Caldas: Vlad and I have a common thread in that we are both immigrants who came to the country at a young age. My family took a huge risk to come to a place where we didn’t speak the language. You’re on a mission to figure things out quickly. You can’t be afraid to take risks, and failure was just part of life. You skin your knees here and there, and you have to keep moving. You learn from everything all the time, from every angle.
I look for knowledge in every angle today, and I’m comfortable saying I don’t know. It’s just how I grew up. And I am attracted to operate in cultures like this one that have an entrepreneurial spirit and are meritocracies.
Barbalat: I remember coming to the United States when I was nine years old, and I was a paper boy a week later, trying to figure out a way to contribute to help the family survive.

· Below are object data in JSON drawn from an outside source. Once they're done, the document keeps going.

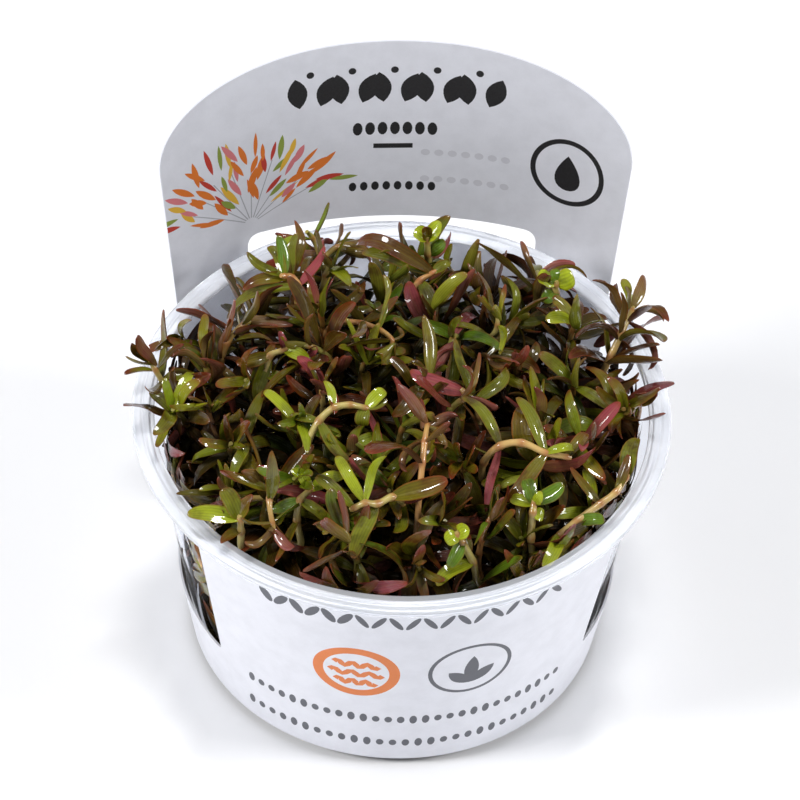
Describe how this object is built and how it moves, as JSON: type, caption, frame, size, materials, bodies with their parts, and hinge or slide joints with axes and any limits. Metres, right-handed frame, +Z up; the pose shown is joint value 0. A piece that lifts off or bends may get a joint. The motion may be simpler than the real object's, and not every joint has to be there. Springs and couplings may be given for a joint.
{
  "type": "aquarium stem plants in a culture cup",
  "caption": "Dense rotala stem plants growing in a clear round plastic culture cup with a flat flange and a white card sleeve whose back rises as a bowed header.",
  "frame": {"origin": "centre of the cup's flat base, on the surface that it stands on", "axes": "+Z up along the cup's axis, +Y towards the tall header of the sleeve, +X to the right seen from the front"},
  "size_m": [0.1026, 0.1035, 0.1015],
  "materials": {
    "clear_plastic": "clear, slightly milky moulded plastic",
    "card": null,
    "gel": "wet translucent nutrient gel",
    "foliage": "wet leaves from olive and bright green to red-brown and pink, on pale stems"
  },
  "bodies": {
    "root": {"cup": "clear_plastic", "label_sleeve": "card", "nutrient_gel": "gel", "shoot_01": "foliage", "shoot_02": "foliage", "shoot_03": "foliage", "shoot_04": "foliage", "shoot_05": "foliage", "shoot_06": "foliage", "shoot_07": "foliage", "shoot_08": "foliage", "shoot_09": "foliage", "shoot_10": "foliage", "shoot_11": "foliage", "shoot_12": "foliage", "shoot_13": "foliage", "shoot_14": "foliage", "shoot_15": "foliage", "shoot_16": "foliage", "shoot_17": "foliage", "shoot_18": "foliage", "shoot_19": "foliage", "shoot_20": "foliage", "shoot_21": "foliage", "shoot_22": "foliage", "shoot_23": "foliage", "shoot_24": "foliage", "shoot_25": "foliage", "shoot_26": "foliage", "shoot_27": "foliage", "shoot_28": "foliage", "shoot_29": "foliage", "shoot_30": "foliage", "shoot_31": "foliage", "shoot_32": "foliage", "shoot_33": "foliage", "shoot_34": "foliage", "shoot_35": "foliage", "shoot_36": "foliage", "shoot_37": "foliage", "shoot_38": "foliage", "shoot_39": "foliage", "shoot_40": "foliage", "shoot_41": "foliage", "shoot_42": "foliage", "shoot_43": "foliage", "shoot_44": "foliage"}
  },
  "joints": []
}
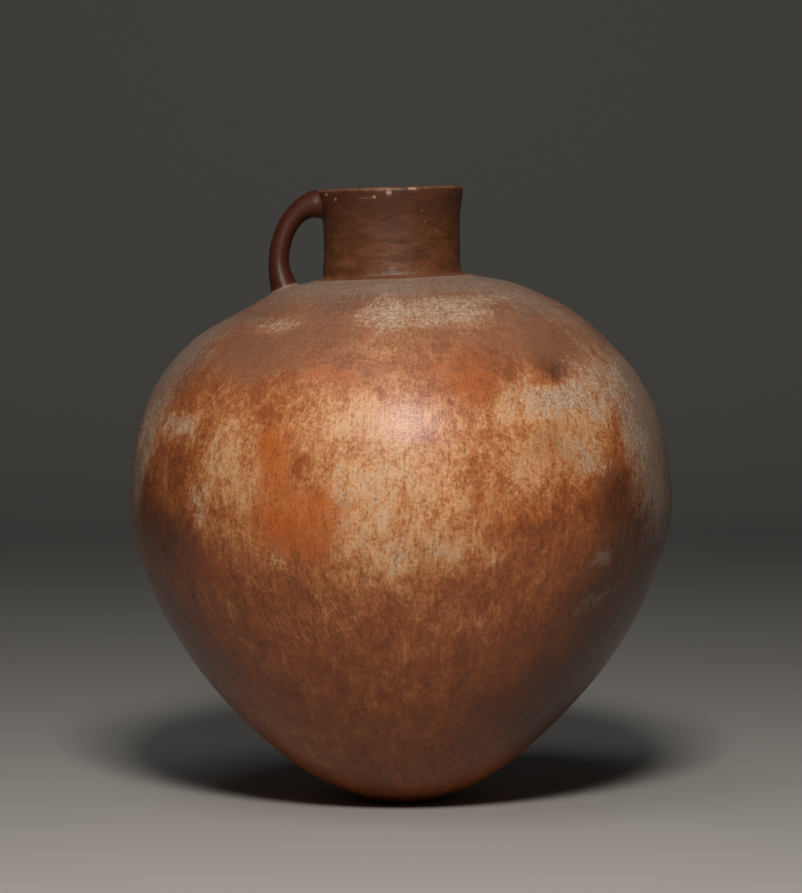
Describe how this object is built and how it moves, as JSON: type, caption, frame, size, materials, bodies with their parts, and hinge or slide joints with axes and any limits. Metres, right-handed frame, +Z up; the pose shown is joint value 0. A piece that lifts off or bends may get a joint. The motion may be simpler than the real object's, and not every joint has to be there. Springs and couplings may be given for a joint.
{
  "type": "jug",
  "caption": "Wide-shouldered burnished pottery jug that narrows to a small base, with a short neck and a loop handle from rim to shoulder, hollow and open at the mouth.",
  "frame": {"origin": "middle of the small flat underside that the jug stands on", "axes": "+Z up through the body, -X towards the handle, -Y towards the side the picture shows"},
  "size_m": [0.3686, 0.3686, 0.4191],
  "materials": {
    "burnished_clay": "red slip burnished to a soft shine, worn to buff clay in places"
  },
  "bodies": {
    "root": {"jug": "burnished_clay"}
  },
  "joints": []
}
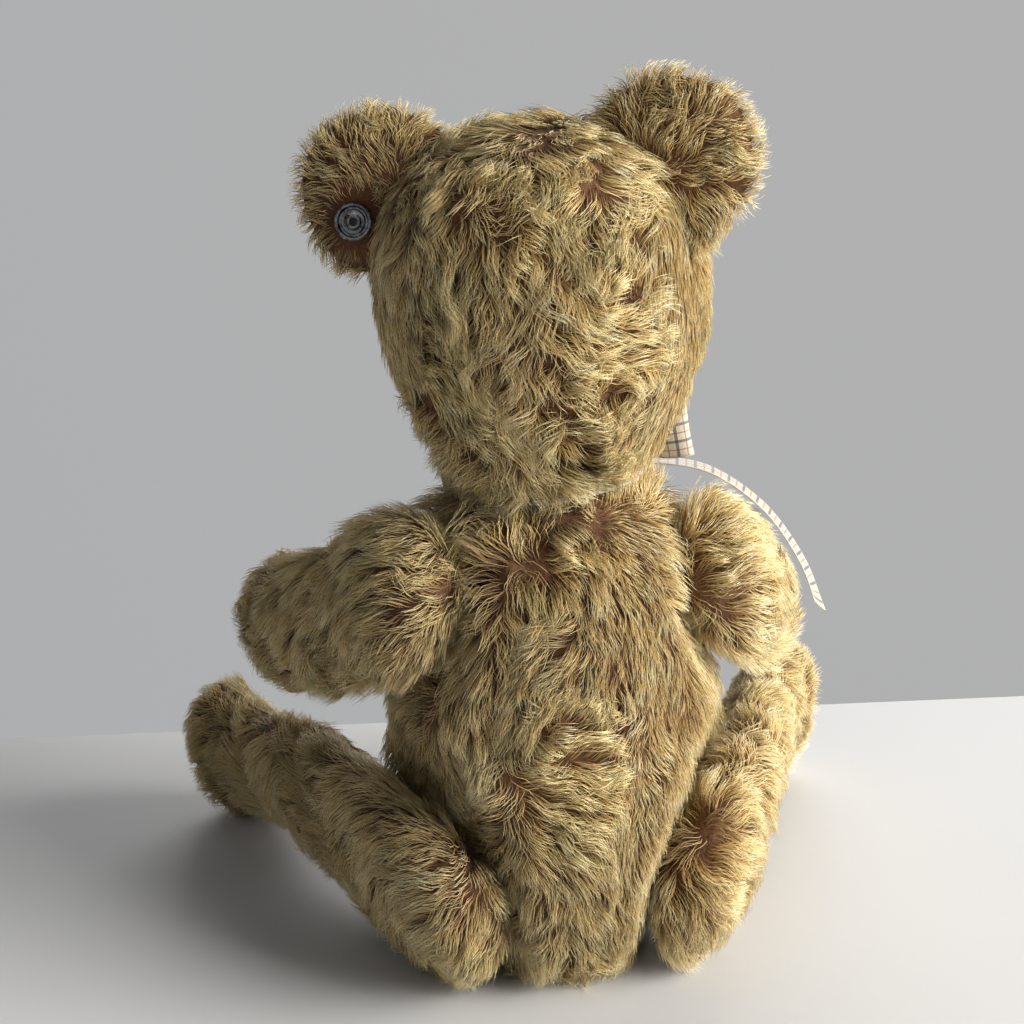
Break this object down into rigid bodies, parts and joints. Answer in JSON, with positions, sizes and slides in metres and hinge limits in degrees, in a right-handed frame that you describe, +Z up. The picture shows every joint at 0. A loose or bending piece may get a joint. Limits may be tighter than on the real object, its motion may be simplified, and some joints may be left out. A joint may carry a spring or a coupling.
{
  "type": "jointed teddy bear",
  "caption": "Sitting mohair teddy bear with disc-jointed head, arms and legs, cupped ears, felt pads, glass eyes and a plaid ribbon bow.",
  "frame": {"origin": "on the floor, under the middle of the whole sitting bear", "axes": "+Z up, -Y the way the bear faces, +X to the bear's own left"},
  "size_m": [0.205, 0.1462, 0.2299],
  "materials": {
    "mohair": "honey mohair plush, about 8 mm pile, wavy and partly parted, on a rust-brown woven backing",
    "stuffing": "firm fibre stuffing",
    "felt": "wool felt",
    "card": "pressed hardboard disc",
    "steel": "plain steel",
    "stud_metal": "dark oxidised metal with bright worn rings, plain, without lettering",
    "eye_glass": "brown glass with a black pupil",
    "black_thread": "pearl cotton embroidery",
    "seam_thread": "dark waxed thread",
    "ribbon": "woven plaid ribbon, cream with thin dark and rust lines"
  },
  "bodies": {
    "torso": {"torso_cover": "mohair", "torso_stuffing": "stuffing", "back_seam_stitches": "seam_thread", "torso_neck_disc": "card", "torso_neck_washer": "steel", "torso_right_shoulder_disc": "card", "torso_right_shoulder_washer": "steel", "torso_left_shoulder_disc": "card", "torso_left_shoulder_washer": "steel", "torso_right_hip_disc": "card", "torso_right_hip_washer": "steel", "torso_left_hip_disc": "card", "torso_left_hip_washer": "steel", "ribbon_collar": "ribbon", "ribbon_knot": "ribbon", "ribbon_bow": "ribbon", "ribbon_tail_right": "ribbon", "ribbon_tail_left": "ribbon"},
    "head": {"head_cover": "mohair", "head_stuffing": "stuffing", "left_ear": "mohair", "right_ear": "mohair", "ear_stud_cap": "stud_metal", "ear_stud_socket": "stud_metal", "left_eye": "eye_glass", "right_eye": "eye_glass", "eye_shanks": "steel", "nose_stitching": "black_thread", "mouth_stitching": "black_thread", "head_disc": "card", "head_washer": "steel", "neck_pin": "steel"},
    "right_arm": {"right_arm_cover": "mohair", "right_arm_stuffing": "stuffing", "right_paw_pad": "felt", "right_paw_claws": "black_thread", "right_arm_disc": "card", "right_arm_washer": "steel", "right_shoulder_pin": "steel"},
    "right_leg": {"right_leg_cover": "mohair", "right_leg_stuffing": "stuffing", "right_foot_pad": "felt", "right_foot_claws": "black_thread", "right_leg_disc": "card", "right_leg_washer": "steel", "right_hip_pin": "steel"},
    "left_arm": {"left_arm_cover": "mohair", "left_arm_stuffing": "stuffing", "left_paw_pad": "felt", "left_paw_claws": "black_thread", "left_arm_disc": "card", "left_arm_washer": "steel", "left_shoulder_pin": "steel"},
    "left_leg": {"left_leg_cover": "mohair", "left_leg_stuffing": "stuffing", "left_foot_pad": "felt", "left_foot_claws": "black_thread", "left_leg_disc": "card", "left_leg_washer": "steel", "left_hip_pin": "steel"}
  },
  "joints": [
    {"name": "neck", "type": "hinge", "parent": "torso", "child": "head", "pos_m": [0, 0.0301, 0.134], "axis": [0.1045, 0, 0.9945], "continuous": true},
    {"name": "right_shoulder", "type": "hinge", "parent": "torso", "child": "right_arm", "pos_m": [-0.0315, 0.0321, 0.1], "axis": [-0.9142, 0.2621, 0.309], "range_deg": [-8, 56], "deforming": ["ribbon_tail_right", "ribbon_bow"]},
    {"name": "right_hip", "type": "hinge", "parent": "torso", "child": "right_leg", "pos_m": [-0.0265, 0.0381, 0.02986], "axis": [-0.8754, 0.4082, -0.2588], "range_deg": [-80, 6]},
    {"name": "left_shoulder", "type": "hinge", "parent": "torso", "child": "left_arm", "pos_m": [0.0315, 0.0321, 0.1], "axis": [-0.9142, -0.2621, -0.309], "range_deg": [-8, 56], "deforming": ["ribbon_tail_left"]},
    {"name": "left_hip", "type": "hinge", "parent": "torso", "child": "left_leg", "pos_m": [0.0265, 0.0381, 0.02986], "axis": [-0.8754, -0.4082, 0.2588], "range_deg": [-80, 6]}
  ]
}
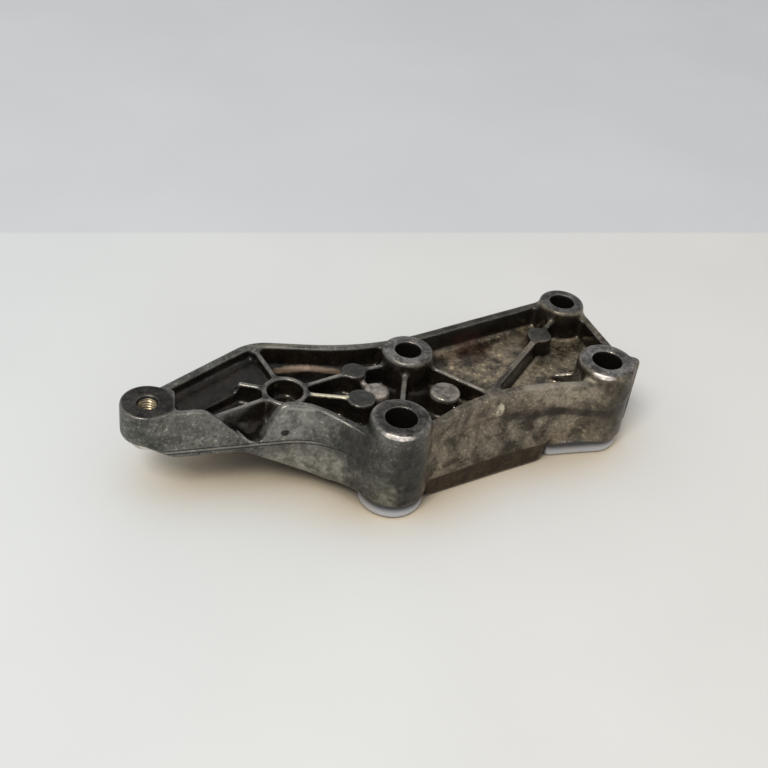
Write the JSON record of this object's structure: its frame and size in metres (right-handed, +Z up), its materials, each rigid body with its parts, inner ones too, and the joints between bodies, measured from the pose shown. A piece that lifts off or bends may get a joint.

That’s the approach you take, and you do that with gratitude. You don’t do it with a mindset of a victim. You go to work with excitement. You grab it. You’re grateful for the opportunity.
And then things just build on themselves. I go back to that word “agency.” You realize you can do things and be successful. You have this mindset of achievement, and you don’t spend a moment of failure on sulking or victimhood. You just continue to build. That’s what immigrants are forced to do when they come to the US. That said, there are other ways to be wired like that.
Caldas: When I think of all the amazing peers and leaders I’ve had a chance to work with, there are these common themes of being able to solve problems and also bring people along with you. They don’t have a self-centered motivation; it’s a win-together motivation.
You don’t have to be an immigrant to do this, but you do have to be wired a certain way to always want to work together to solve problems and not be afraid to put issues on the table and work through them, shoulder-to-shoulder.